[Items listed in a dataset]
+++++
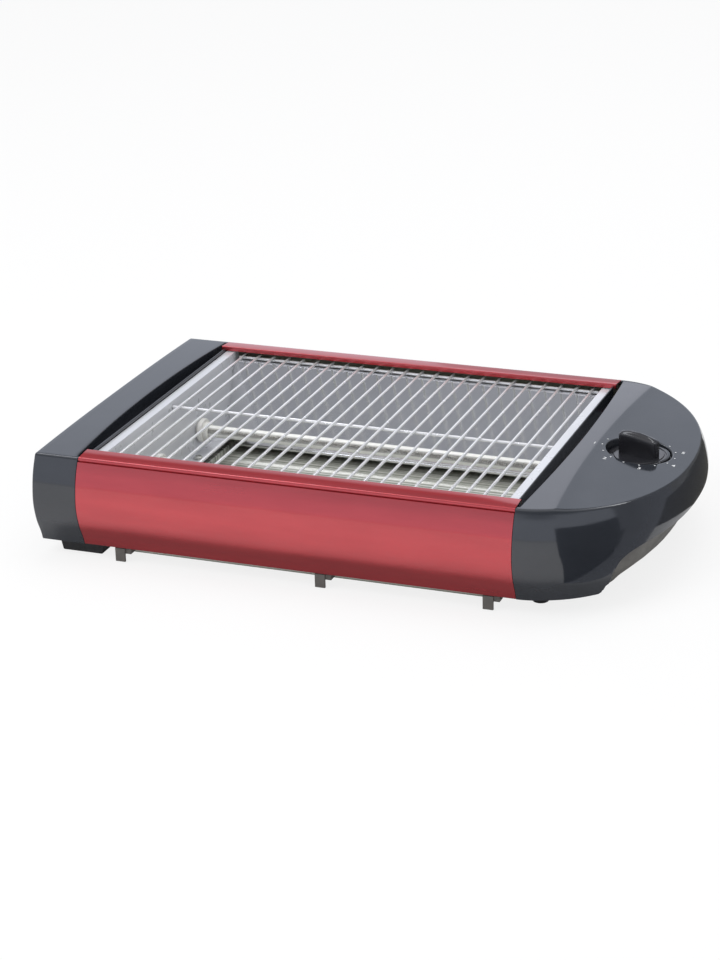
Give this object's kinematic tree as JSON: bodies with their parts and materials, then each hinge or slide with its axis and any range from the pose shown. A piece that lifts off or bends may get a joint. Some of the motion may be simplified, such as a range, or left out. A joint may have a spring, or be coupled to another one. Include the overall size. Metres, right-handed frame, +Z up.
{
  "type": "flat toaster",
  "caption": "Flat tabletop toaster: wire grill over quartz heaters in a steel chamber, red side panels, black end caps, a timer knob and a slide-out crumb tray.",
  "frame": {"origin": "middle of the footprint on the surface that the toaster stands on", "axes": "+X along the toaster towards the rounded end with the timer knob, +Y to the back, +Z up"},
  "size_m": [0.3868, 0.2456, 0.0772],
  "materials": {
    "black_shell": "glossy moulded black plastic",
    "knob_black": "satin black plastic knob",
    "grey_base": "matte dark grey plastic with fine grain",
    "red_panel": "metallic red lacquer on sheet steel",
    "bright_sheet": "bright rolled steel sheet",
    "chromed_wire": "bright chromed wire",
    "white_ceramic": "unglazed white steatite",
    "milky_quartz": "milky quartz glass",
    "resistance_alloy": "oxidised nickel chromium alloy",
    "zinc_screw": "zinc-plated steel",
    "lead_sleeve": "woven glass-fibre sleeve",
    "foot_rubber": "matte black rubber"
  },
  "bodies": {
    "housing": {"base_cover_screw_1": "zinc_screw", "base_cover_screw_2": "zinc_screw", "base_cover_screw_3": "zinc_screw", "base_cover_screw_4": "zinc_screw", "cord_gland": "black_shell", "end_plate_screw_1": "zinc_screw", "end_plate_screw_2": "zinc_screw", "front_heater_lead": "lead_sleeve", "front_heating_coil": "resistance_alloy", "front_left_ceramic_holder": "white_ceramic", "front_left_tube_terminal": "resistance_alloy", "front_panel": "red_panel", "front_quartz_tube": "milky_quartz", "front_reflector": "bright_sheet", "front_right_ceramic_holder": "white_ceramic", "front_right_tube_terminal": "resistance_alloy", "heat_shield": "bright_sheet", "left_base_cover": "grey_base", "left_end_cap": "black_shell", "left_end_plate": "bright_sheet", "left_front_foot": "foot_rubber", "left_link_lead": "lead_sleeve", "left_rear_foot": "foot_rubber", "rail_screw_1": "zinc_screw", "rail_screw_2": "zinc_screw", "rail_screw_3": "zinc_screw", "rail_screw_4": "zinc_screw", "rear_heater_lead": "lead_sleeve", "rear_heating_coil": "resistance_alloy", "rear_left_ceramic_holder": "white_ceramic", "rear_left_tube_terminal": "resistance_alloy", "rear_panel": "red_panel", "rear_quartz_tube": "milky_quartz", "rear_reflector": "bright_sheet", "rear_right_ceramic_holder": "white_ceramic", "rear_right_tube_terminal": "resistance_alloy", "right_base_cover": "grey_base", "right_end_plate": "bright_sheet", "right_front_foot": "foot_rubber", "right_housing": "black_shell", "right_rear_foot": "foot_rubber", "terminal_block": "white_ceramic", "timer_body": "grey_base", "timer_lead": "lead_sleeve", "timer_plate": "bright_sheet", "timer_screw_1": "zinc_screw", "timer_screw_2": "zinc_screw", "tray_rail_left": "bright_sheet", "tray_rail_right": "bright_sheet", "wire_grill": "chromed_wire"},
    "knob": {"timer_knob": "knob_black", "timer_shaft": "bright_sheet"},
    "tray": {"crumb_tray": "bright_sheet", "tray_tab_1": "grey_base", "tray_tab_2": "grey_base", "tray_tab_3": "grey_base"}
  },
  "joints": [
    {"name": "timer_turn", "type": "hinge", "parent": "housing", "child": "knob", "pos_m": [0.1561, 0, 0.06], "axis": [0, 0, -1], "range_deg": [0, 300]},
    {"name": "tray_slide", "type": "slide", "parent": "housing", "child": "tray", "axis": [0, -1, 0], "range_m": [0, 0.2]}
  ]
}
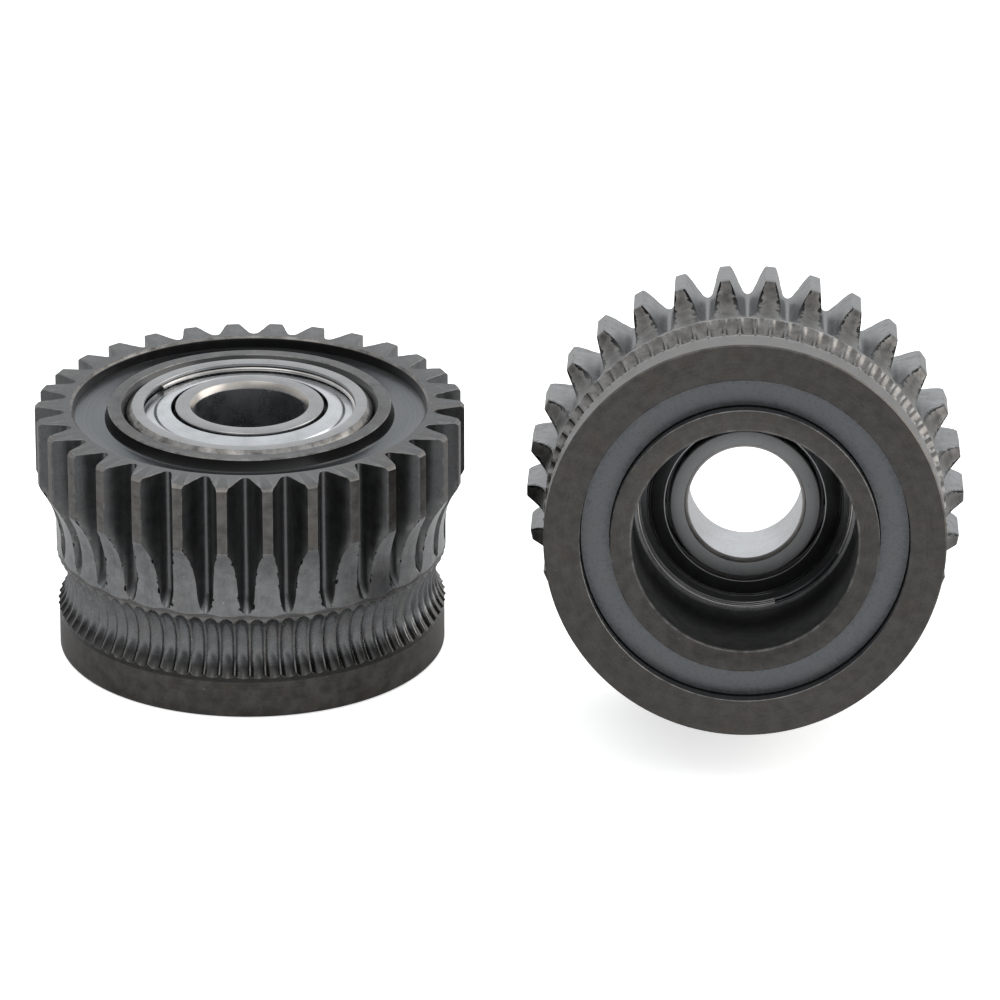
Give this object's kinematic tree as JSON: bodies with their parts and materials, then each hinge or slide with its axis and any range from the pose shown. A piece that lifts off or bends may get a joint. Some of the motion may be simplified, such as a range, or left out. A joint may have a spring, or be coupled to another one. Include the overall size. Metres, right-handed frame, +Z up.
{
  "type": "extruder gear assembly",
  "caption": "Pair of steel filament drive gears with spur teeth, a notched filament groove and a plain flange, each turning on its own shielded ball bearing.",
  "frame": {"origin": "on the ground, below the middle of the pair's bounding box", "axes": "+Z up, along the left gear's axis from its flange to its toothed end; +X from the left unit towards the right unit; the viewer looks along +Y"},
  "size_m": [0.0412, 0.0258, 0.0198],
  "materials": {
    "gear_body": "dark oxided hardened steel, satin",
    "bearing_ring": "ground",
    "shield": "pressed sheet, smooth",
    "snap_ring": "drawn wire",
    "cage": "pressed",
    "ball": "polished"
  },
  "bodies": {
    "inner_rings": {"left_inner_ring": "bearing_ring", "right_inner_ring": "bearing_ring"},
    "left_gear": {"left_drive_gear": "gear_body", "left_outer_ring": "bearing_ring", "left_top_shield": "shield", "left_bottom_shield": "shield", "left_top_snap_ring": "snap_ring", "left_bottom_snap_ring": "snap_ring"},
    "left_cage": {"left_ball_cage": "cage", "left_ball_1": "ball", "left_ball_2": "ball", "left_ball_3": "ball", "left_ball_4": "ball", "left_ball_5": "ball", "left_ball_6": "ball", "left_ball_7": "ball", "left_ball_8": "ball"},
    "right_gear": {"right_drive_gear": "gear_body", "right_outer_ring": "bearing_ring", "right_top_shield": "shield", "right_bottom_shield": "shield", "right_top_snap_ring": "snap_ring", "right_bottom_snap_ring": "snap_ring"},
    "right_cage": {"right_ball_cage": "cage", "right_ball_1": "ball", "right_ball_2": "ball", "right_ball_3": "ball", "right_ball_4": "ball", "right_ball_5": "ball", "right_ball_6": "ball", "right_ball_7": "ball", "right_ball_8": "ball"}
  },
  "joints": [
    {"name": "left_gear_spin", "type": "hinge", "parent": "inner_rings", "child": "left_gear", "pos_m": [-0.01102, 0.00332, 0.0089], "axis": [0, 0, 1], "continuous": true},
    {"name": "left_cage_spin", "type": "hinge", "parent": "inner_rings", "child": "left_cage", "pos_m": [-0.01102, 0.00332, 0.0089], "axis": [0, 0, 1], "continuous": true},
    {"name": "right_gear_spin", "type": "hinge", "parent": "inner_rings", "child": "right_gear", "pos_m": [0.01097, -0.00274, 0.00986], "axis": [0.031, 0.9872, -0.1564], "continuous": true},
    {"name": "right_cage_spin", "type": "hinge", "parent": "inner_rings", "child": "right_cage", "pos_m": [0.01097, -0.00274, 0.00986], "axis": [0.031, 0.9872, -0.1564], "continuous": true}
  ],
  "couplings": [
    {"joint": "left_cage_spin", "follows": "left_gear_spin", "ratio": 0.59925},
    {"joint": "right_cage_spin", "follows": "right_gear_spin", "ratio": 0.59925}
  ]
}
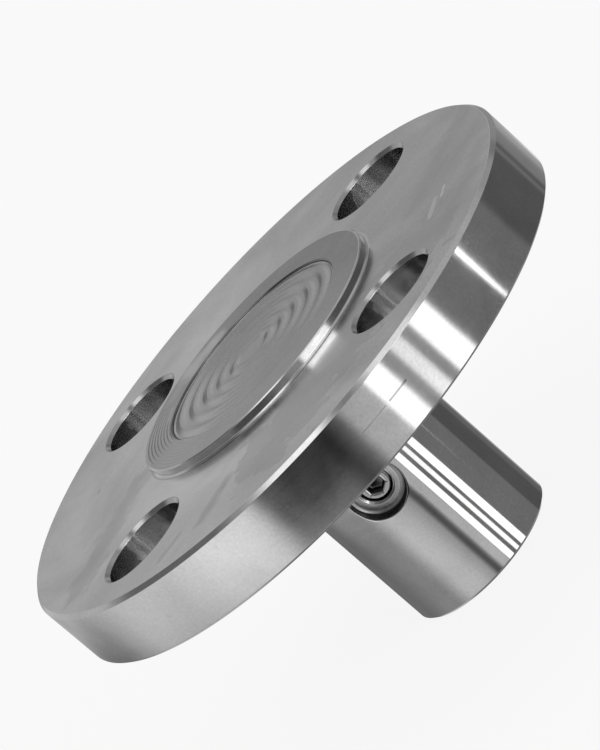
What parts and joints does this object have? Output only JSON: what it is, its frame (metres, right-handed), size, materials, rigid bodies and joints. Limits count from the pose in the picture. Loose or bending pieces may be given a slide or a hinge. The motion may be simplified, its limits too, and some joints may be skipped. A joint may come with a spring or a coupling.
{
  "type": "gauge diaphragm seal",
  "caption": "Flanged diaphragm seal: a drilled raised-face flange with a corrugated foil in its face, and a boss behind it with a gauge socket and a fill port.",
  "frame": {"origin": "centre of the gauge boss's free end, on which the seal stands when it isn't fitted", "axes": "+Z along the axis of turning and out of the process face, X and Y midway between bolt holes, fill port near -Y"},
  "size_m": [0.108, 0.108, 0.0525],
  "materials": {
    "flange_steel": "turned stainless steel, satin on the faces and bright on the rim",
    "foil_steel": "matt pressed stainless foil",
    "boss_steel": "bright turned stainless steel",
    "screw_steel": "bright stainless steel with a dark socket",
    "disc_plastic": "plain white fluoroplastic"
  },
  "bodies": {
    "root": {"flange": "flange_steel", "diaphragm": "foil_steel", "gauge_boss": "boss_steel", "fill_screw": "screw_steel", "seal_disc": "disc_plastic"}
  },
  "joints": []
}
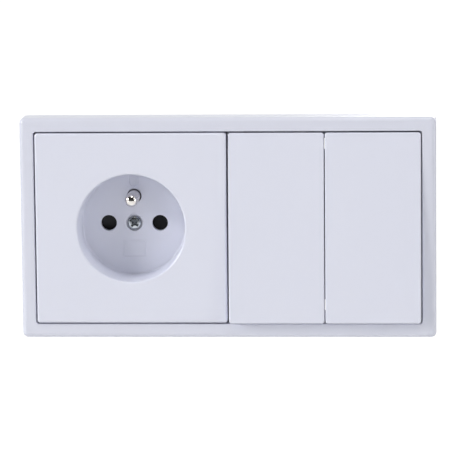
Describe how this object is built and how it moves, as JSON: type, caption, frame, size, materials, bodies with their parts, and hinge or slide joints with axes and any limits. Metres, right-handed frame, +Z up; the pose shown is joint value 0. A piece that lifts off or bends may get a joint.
+++++
DIRECTIONS: From the material above, gather all lines that include the string "joints" and copy them.

WRITTEN REPLY:
  "joints": [
  "joints": [
What parts and joints does this object have? Output only JSON: what it is, its frame (metres, right-handed), size, materials, rigid bodies and joints. Limits count from the pose in the picture. Loose or bending pieces may be given a slide or a hinge. The motion may be simplified, its limits too, and some joints may be skipped. A joint may come with a spring or a coupling.
  "joints": []
Describe how this object is built and how it moves, as JSON: type, caption, frame, size, materials, bodies with their parts, and hinge or slide joints with axes and any limits. Metres, right-handed frame, +Z up; the pose shown is joint value 0. A piece that lifts off or bends may get a joint.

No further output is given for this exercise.